Había andado uno doscientos metros cuando oí una voz a mis espaldas; la mujer
bajaba corriendo con algunas cosas en las manos. Me pidió que aceptara aquello,
un paquete de embutido y un trozo de pan grande. No me hice rogar y lo recibí
de buen grado al modo en que se saludan los japoneses sosteniendo las manos las
viandas y haciendo una breve reverencia.
Me encontré
enseguida con la indicación de mi camino a la derecha. Me senté en el repollete
de una fuente que había allí a considerar lo que debía hacer. Quizás tuviera
comida suficiente, no sabía, a una jornada de marcha el mapa indicaba la referencia
de un restaurante, pero el lugar aparecía solitario en medio de un valle. En
realidad debía prever comida para dos días o jornada y media. Decidí probar más
en un hotel que me habían indicado. No me costó mucho trabajo convencer a la
dueña para que me hiciera un par de bocadillos y me vendiera un trozo de pastel
de frutas. Bueno, me dije, y ahora a buscar un prado. Y enfilé hacia el camino…
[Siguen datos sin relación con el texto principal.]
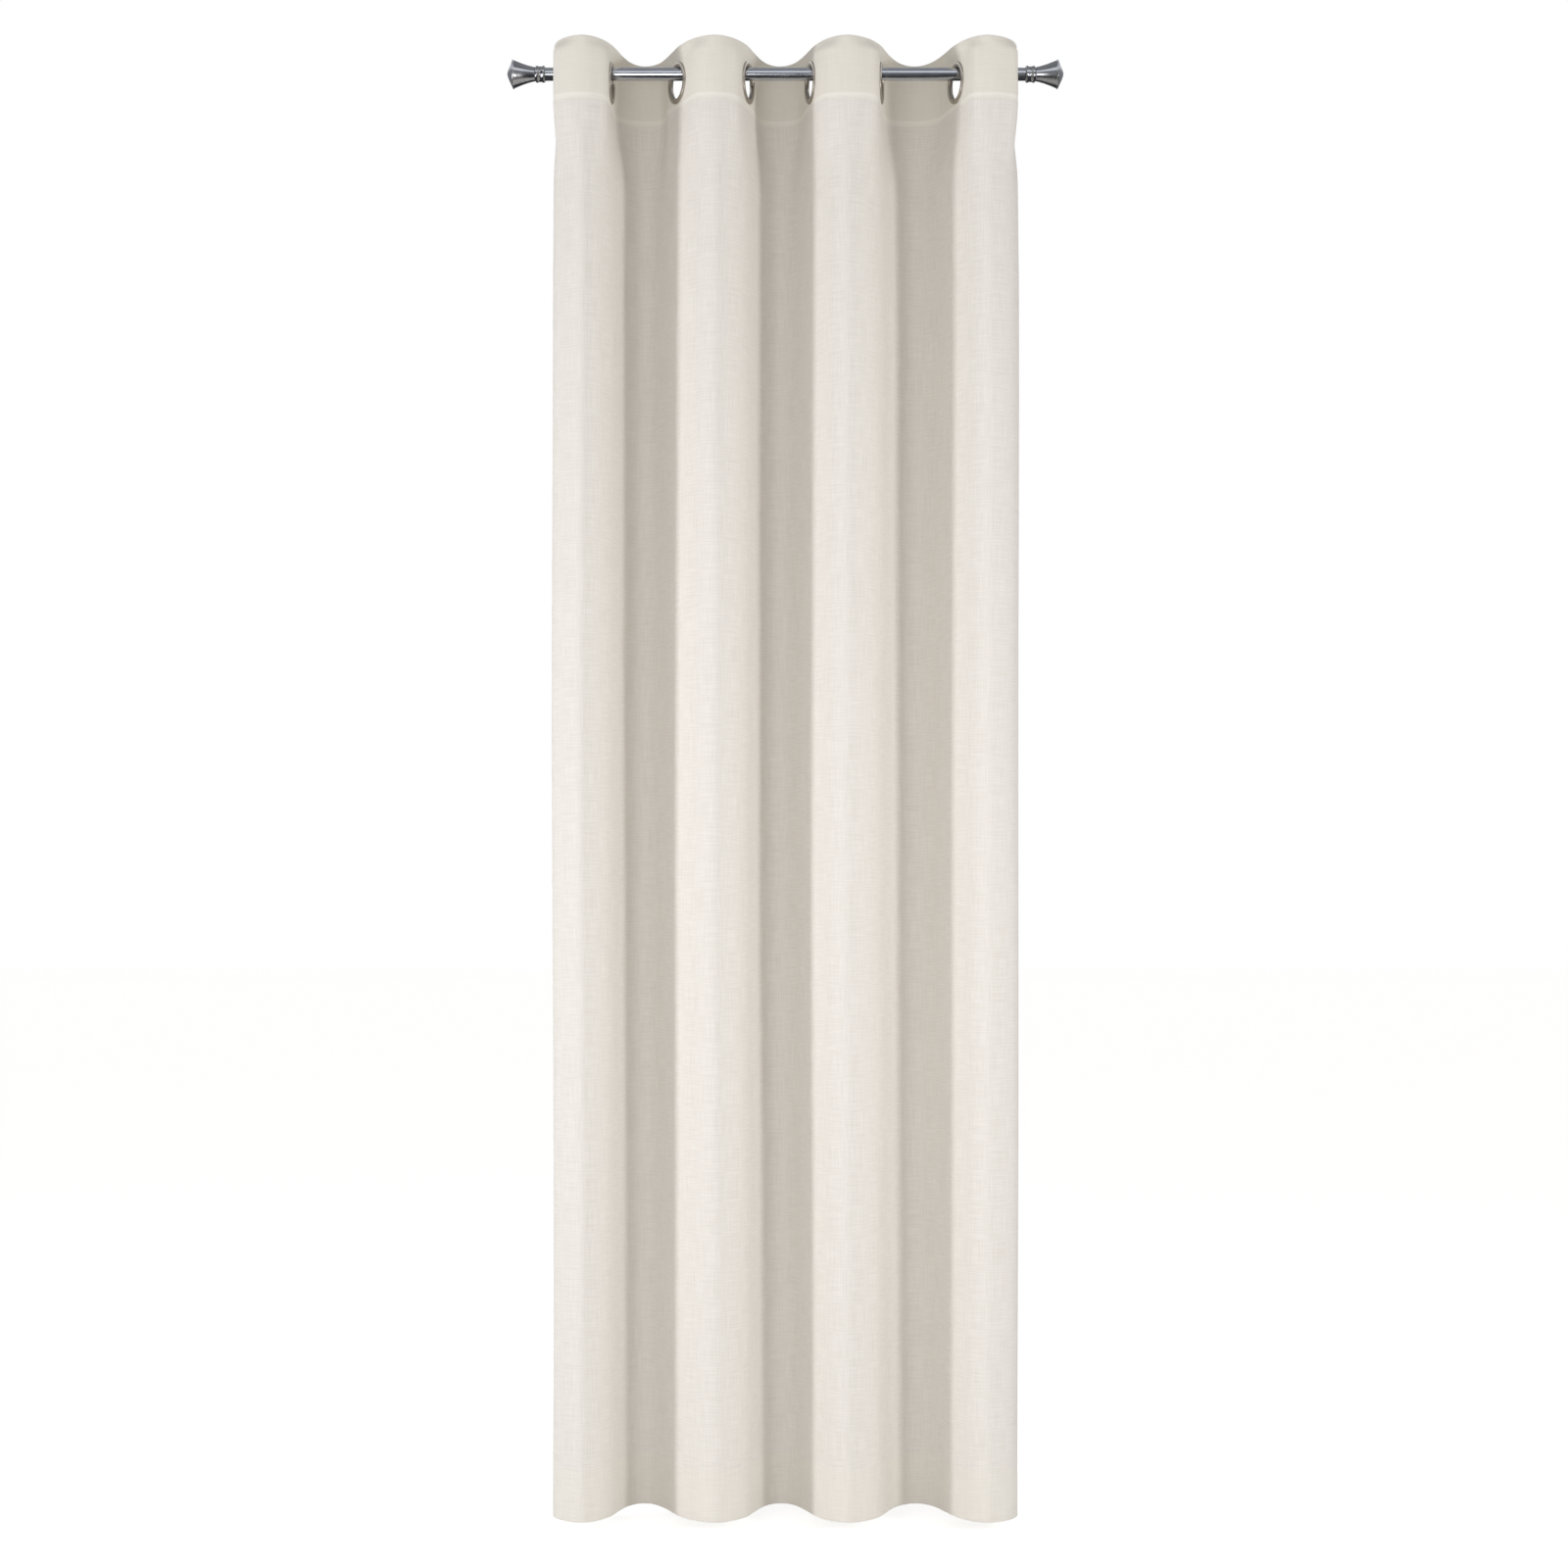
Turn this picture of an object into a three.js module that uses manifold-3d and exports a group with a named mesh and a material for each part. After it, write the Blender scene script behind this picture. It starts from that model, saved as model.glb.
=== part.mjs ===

Y no había andado más de doscientos o trescientos metros cuando de repente,
junto a pequeño parque infantil, hallé una casa de madera con la puerta
abierta. Me asomé. Justo. Y estaba en casa. El piso bajo tenía una gran mesa se
madera y dos bancos de tronco, y en la planta alta, junto al tejado de dos
aguas, una superficie diáfana. Me instalé en el piso bajo que tenía más luz.
Ahora llueve. Tumbado cómodamente en mi colchón de aire y apoyando la cabeza
sobre el macuto escribo y veo la lluvia a través de la ventana.